開校3年目のふたば未来学園(福島)が悲願の夏初勝利を快挙で成し遂げた。エース左腕・草野陸世(りくと)投手(3年)が9回を88球で抑えきるノーヒットノーランを達成。3-0で福島北を破り、夏の大会では初めて校歌を歌い上げた。同校は、東日本大震災と原発事故の影響を受け、福島県双葉郡の県立高5校を統合する形で、15年春に開校した。東日本大震災から6年と4カ月のこの日、復興半ばの地元に明るい未来の風を届けた。

<ふたば未来学園の開校経緯>

 11年3月に起きた東日本大震災と東京電力福島第1原発事故の影響で避難生活を余儀なくされ、困難な教育状況に置かれた福島県双葉郡8町村の子どもたちの教育の復興と人材育成を目指し、15年4月、同県広野町に中高一貫校として、高校が先に開校した。

 事故前、同郡には5つの高校に計1500人の生徒が在籍。
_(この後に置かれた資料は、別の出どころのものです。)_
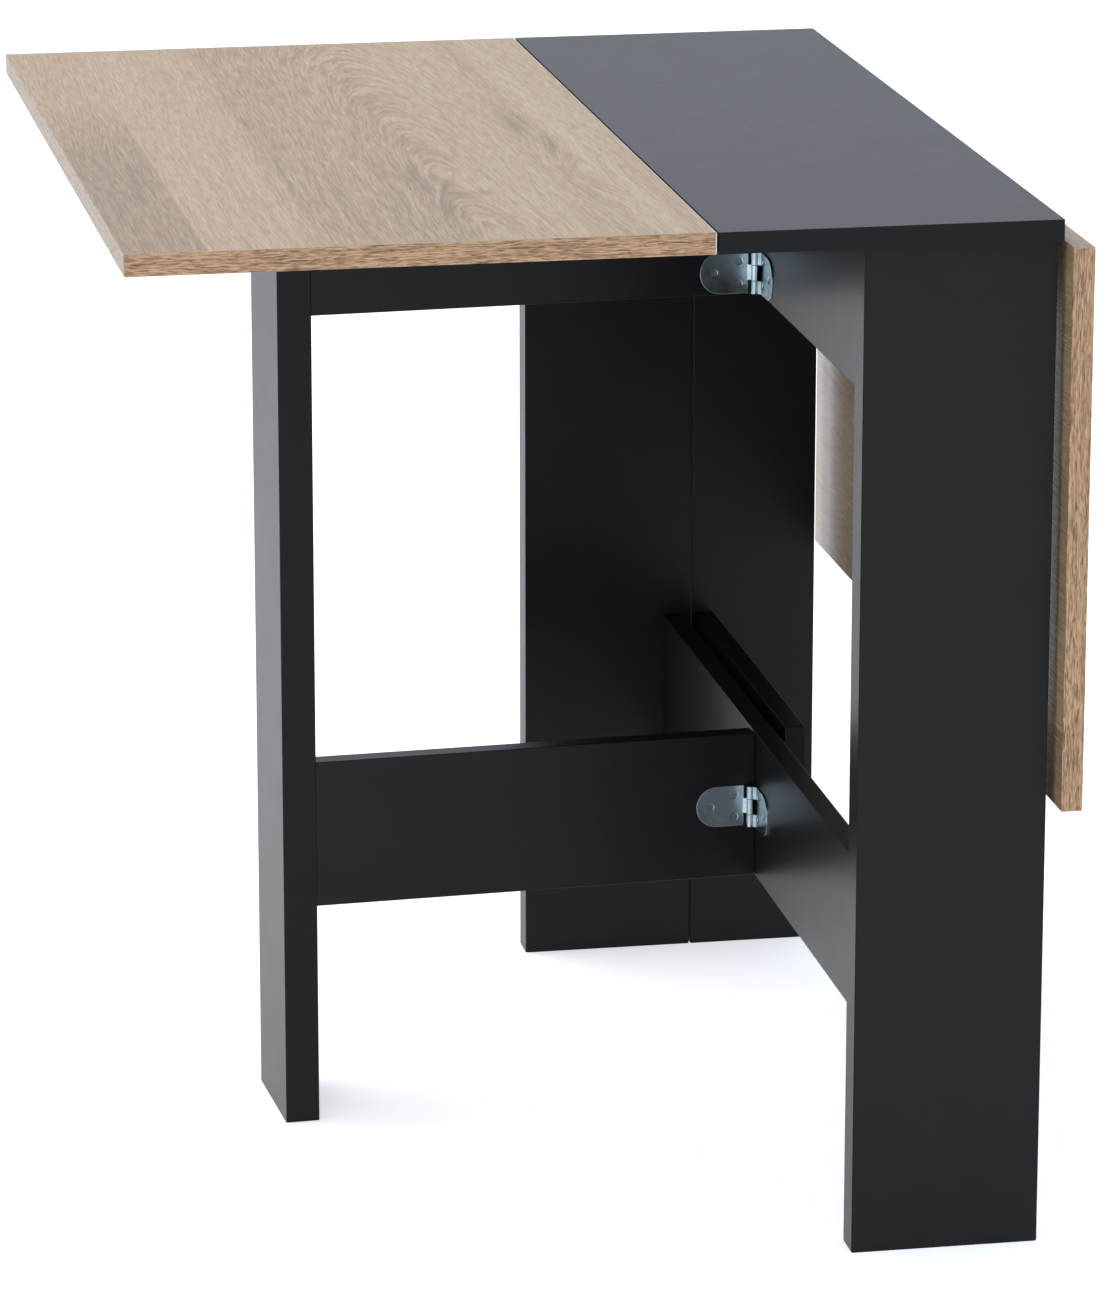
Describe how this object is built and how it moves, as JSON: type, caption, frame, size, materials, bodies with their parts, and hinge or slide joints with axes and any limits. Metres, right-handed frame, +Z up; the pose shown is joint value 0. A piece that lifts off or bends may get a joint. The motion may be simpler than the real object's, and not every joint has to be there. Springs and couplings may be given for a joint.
{
  "type": "gateleg table",
  "caption": "Folding gateleg table: narrow black centre top on two end panels, oak leaves hinged to its sides, and gates that swing out to carry them.",
  "frame": {"origin": "on the floor, under the middle of the overall box of the table as it stands, one leaf raised and one hanging", "axes": "+Z up; +X across the table towards the hanging leaf B, leaf A is raised on -X; +Y along the table, the way its top is longest"},
  "size_m": [0.655, 0.76, 0.734],
  "materials": {
    "black_board": "black melamine faced chipboard, satin",
    "black_top": "black melamine faced chipboard with a fine pore, satin",
    "black_edging": "black edge strip, satin",
    "oak_decor": "oak decor melamine with printed grain, matt",
    "oak_end_edging": "oak decor edge strip, darker brown, matt",
    "oak_side_edging": "light oak decor edge strip, matt",
    "zinc_sheet": "bright bluish zinc plated sheet steel",
    "zinc_screws": "bright zinc plated",
    "steel_pins": "bright steel wire",
    "zinc_cast": "die cast zinc, dull",
    "beech": "plain beech"
  },
  "bodies": {
    "frame": {"beam_edging": "black_edging", "beam_hinge_screws": "zinc_screws", "center_top": "black_top", "center_top_edging": "black_edging", "end_panel_edging": "black_edging", "far_end_panel": "black_board", "frame_cam_bolts": "zinc_cast", "frame_cam_locks": "zinc_cast", "frame_dowels": "beech", "gate_a_lower_hinge_beam_plate": "zinc_sheet", "gate_a_lower_hinge_pin": "steel_pins", "gate_a_upper_hinge_beam_plate": "zinc_sheet", "gate_a_upper_hinge_pin": "steel_pins", "gate_b_lower_hinge_beam_plate": "zinc_sheet", "gate_b_lower_hinge_pin": "steel_pins", "gate_b_upper_hinge_beam_plate": "zinc_sheet", "gate_b_upper_hinge_pin": "steel_pins", "leaf_a_hinge_pins": "steel_pins", "leaf_a_hinge_top_plates": "zinc_sheet", "leaf_b_hinge_pins": "steel_pins", "leaf_b_hinge_top_plates": "zinc_sheet", "lower_beam": "black_board", "near_end_panel": "black_board", "top_hinge_screws": "zinc_screws", "upper_beam": "black_board"},
    "gate_a": {"gate_a_cam_bolts": "zinc_cast", "gate_a_cam_locks": "zinc_cast", "gate_a_dowels": "beech", "gate_a_hinge_screws": "zinc_screws", "gate_a_lower_hinge_rail_plate": "zinc_sheet", "gate_a_lower_rail": "black_board", "gate_a_post": "black_board", "gate_a_post_edging": "black_edging", "gate_a_rail_edging": "black_edging", "gate_a_upper_hinge_rail_plate": "zinc_sheet", "gate_a_upper_rail": "black_board"},
    "gate_b": {"gate_b_cam_bolts": "zinc_cast", "gate_b_cam_locks": "zinc_cast", "gate_b_dowels": "beech", "gate_b_hinge_screws": "zinc_screws", "gate_b_lower_hinge_rail_plate": "zinc_sheet", "gate_b_lower_rail": "black_board", "gate_b_post": "black_board", "gate_b_post_edging": "black_edging", "gate_b_rail_edging": "black_edging", "gate_b_upper_hinge_rail_plate": "zinc_sheet", "gate_b_upper_rail": "black_board"},
    "leaf_a": {"leaf_a_end_edging": "oak_end_edging", "leaf_a_hinge_leaf_plates": "zinc_sheet", "leaf_a_hinge_screws": "zinc_screws", "leaf_a_panel": "oak_decor", "leaf_a_side_edging": "oak_side_edging"},
    "leaf_b": {"leaf_b_end_edging": "oak_end_edging", "leaf_b_hinge_leaf_plates": "zinc_sheet", "leaf_b_hinge_screws": "zinc_screws", "leaf_b_panel": "oak_decor", "leaf_b_side_edging": "oak_side_edging"}
  },
  "joints": [
    {"name": "gate_a_swing", "type": "hinge", "parent": "frame", "child": "gate_a", "pos_m": [0.175, -0.011, 0.221], "axis": [0, 0, 1], "range_deg": [-3, 87]},
    {"name": "gate_b_swing", "type": "hinge", "parent": "frame", "child": "gate_b", "pos_m": [0.2, 0.011, 0.221], "axis": [0, 0, -1], "range_deg": [0, 1.5]},
    {"name": "leaf_a_lift", "type": "hinge", "parent": "frame", "child": "leaf_a", "pos_m": [0.0675, 0, 0.714], "axis": [0, 1, 0], "range_deg": [0, 2.5]},
    {"name": "leaf_b_raise", "type": "hinge", "parent": "frame", "child": "leaf_b", "pos_m": [0.3075, 0, 0.714], "axis": [0, -1, 0], "range_deg": [0, 90]}
  ]
}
全生徒が避難を余儀なくされ、11年5月からは「サテライト方式」の授業が行われてきた。同校が開校し、進学の受け皿となった。1期生は152人が入学。今年4月現在、全校生徒は422人になった。

 「前例なき環境には、前例なき教育を」の理念のもと、秋元康氏、宇宙飛行士の山崎直子さんら「ふたばの教育復興応援団」による特別授業が特徴。国際的に活躍できるリーダー育成を目指す、文部科学省の「スーパー・グローバル・ハイスクール」にも指定されている。制服は、AKB48の衣装を手がける茅野しのぶ氏がデザイン。秋元氏がプロデュースした校歌は、詩人の谷川俊太郎氏が作詞し、箭内道彦氏が作曲した。